Given the current configuration and the strength of the rally, it seems likely to me that we’ll see a correction of more than 30 points for NVIDIA, so this is consistent over 20% to 25% and will revisit the 105-112 zone. Moreover, the end of today’s session for QQQ and NVIDIA suggests these resistances will move higher. It seems likely to me that we’ll see a correction before July or August. A catalyst or accelerator will surely surface, as it did last August or April… To be continued, but it certainly seems very risky to get in today and bet on a continued rally to $160-$170 for NVIDIA. When the euphoria is there and small investors are speculating, that’s when you should get out… The Reddit queue has been full of speculators recently, and that’s also a sign to watch.
Outstanding job. Could you flip the month-year to year-month notation so that the column will sort properly?
Hi Sam,
Talking about $X20,$X60, and $X00 logic for QQQ resistance and gravity levels, how does it align with SPY? What I mean is, if QQQ is resisting at $X20, do we have similar logic for SPY too, as both work in Sync and SPY might be at different level(maybe $590 resistance now) of resistance or support?
This applies to ALL stocks and assets really. There’s always extra support, resistance and gravity at key psychological levels like $100, $120, $140, $160, $180 and $200.
Each of those numbers signify something different and results in something different
For example, anytime a stock breaks above the X00 level, it will very often explode through that resistance level and surge to X20.
X20 will often represent both gravity and resistance. If the momentum is very strong in the stock, then often X40 will mark the top.
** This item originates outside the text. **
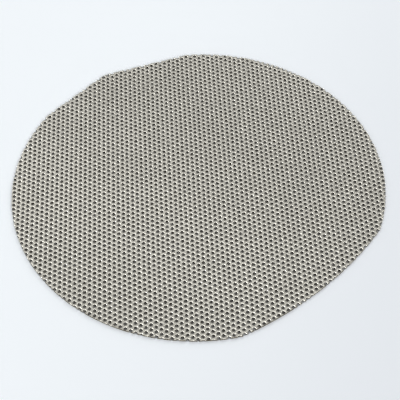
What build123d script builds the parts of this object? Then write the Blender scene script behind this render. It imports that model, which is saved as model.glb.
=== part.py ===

It will bust through become extremely overbought and peak at X40.
You see this whole thing over and over and over again
For example, the first time Tesla broke out above 1000. It peaked at 1400. The first time Nvidia broke out above 1000. It ran to 1400.
If you look at where the NASDAQ 100 topped it topped at 540. It had enough momentum to drive past the 520 level but didn’t have the momentum to drive to the next 100 level.. An indication of that would’ve been a run to 560
So often psychological peak is at $X40.
Once you get past $X40, the final dividing line between the stock going to the next hundred level is $X60, the gravity pull towards the next hundred level it becomes very high if the stock manages to get past that X60 level.
Once you get to X70, the pull is strong and everyone gets hypertonic on X00, choosing to hold until that price level is reached.
The stock or market will make an attempt at the next hundred level once it gets past X60.
Now all of this is going on at the same time as we have other support resistance levels. This is built into all stocks.
So yes, this all applies to the S&P 500. And right now the SPY is battling 600. At $588, it’s all a battle for $600 for the SPY.
And if the SPY manages to conclusively take $600, $620 is where it will go first.
It seems to me thatQQQ would reach RSI 30 at around 511. Does this make sense?
Hard to say at this point. The QQQ is at $514.67 and a 43-RSI. So $511 at 30-RSI is certainly possible.